La chasse à l’homme orchestrée dans les Pyrénées par Génération Identitaire s’inscrit dans un contexte où les groupuscules de l’extrême droite s’enhardissent, poussés par un contexte de crise et par l’autoritarisme galopant des Etats capitalistes occidentaux. Mais ce conflit politique de façade, qui oppose essentiellement le gouvernement et le RN ne peut se comprendre qu’à l’aune des présidentielles qui déjà se dessinent à l’horizon.
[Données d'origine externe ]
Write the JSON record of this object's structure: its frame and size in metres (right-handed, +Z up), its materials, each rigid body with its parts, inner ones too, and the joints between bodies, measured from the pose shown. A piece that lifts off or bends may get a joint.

Or ce n’est pas à nous, ni aux organisations de gauche et du mouvement social, de jouer le rôle de juge de paix entre les forces réactionnaires.

Auxiliaire gênant mais fonctionnel de la politique de « l’Europe Forteresse »

Cette dissolution ordonnée par le ministère, qui dénonce un groupuscule à « l’idéologie xénophobe », masque cependant mal la continuité des opérations menées par Génération Identitaire dans les Alpes (en 2018) ou les Pyrénées avec la politique de « l’Europe Forteresse » et de chasse aux migrants organisée en toute légalité par les forces de police du continent. C’est même précisément ce débordement extra-légal des missions de police intérieure qui embarrasse le gouvernement, dans la mesure où il met précisément en lumière, de la façon la plus crue, toute la violence de sa propre politique migratoire que ce dernier s’efforce d’édulcorer pour des raisons électorales.

L’aventurisme de l’extrême droite, sur le terrain de l’action directe, ne va certes pas sans poser problème au gouvernement qui, à un an des élections, cherche à se délimiter, non sans difficultés, tente de se délimiter nettement du du Rassemblement National et de toutes les forces prétendument « anti-républicaines ». Mais de l’autre côté, la porosité entre sa politique aux frontières et les exactions de ces groupuscules qui se déclarent ouvertement du côté de l’ordre établi et jouissent d’une relative impunité, révèle la filiation, gênante pour l’heure, entre ces groupes et les politiques racistes des Etats européens.

Le républicanisme autoritaire La dissolution d’organisation par l’Etat : une arme contre le mouvement social

Cette dissolution prend aussi bien entendu acte dans le contexte notoire d’offensive autoritaire, liberticide et islamophobe du gouvernement qui vise avant tout à stigmatiser les personnes musulmanes ou assimilées comme telles et les composantes du mouvement social. Dans un tel contexte, la mise en pâture symbolique d’une organisation marginale de l’extrême droite, ne doit pas nous tromper : non seulement l’extrême droite ne sera jamais mise en déroute par de simples mesures administratives, mais l’ensemble des armes répressives que l’Etat affûte servira avant tout à réprimer le mouvement social et les minorités.

Contre l’autoritarisme liberticide de l’Etat, l’os à ronger de cette dissolution ne doit pas nous divertir : L’offensive islamophobe et antisociale va poursuivre son chemin et il faut la combattre comme il faut combattre l’extrême droite dans la rue, et non seulement au tribunal !

L’Etat est-il notre allié contre l’extrême droite ?

L’Etat ne doit recevoir, sur le chemin qui conduit au renforcement de son arbitraire répressif, aucune complicité ni aucun concours de la gauche syndicale et politique. Nous ne pouvons pas faire confiance à l’Etat capitaliste, de plus en plus discrédité, pour combattre efficacement et à notre place les organisations groupusculaires de la droite violente. Non que ces organisations ne soient dangereuses mais parce que toutes les mesures de l’Etat se retourneront plus violemment encore contre notre propre camp, dès lors que nous relèverons la tête. L’Etat ne lutte pas en réalité contre les idées nauséabondes et racistes de Génération identitaire mais seulement contre ses propensions à coloniser ses propres prérogatives.

Comme l’écrit Trotsky, dans une lettre de janvier 1936 adressée à Hendricus Sneevliet, militant communiste néerlandais, « nous ne pouvons pas contribuer de nos propres mains à construire le bonapartisme décadent ni à le doter de chaînes dont il se servira inévitablement pour paralyser l’avant-garde du prolétariat ».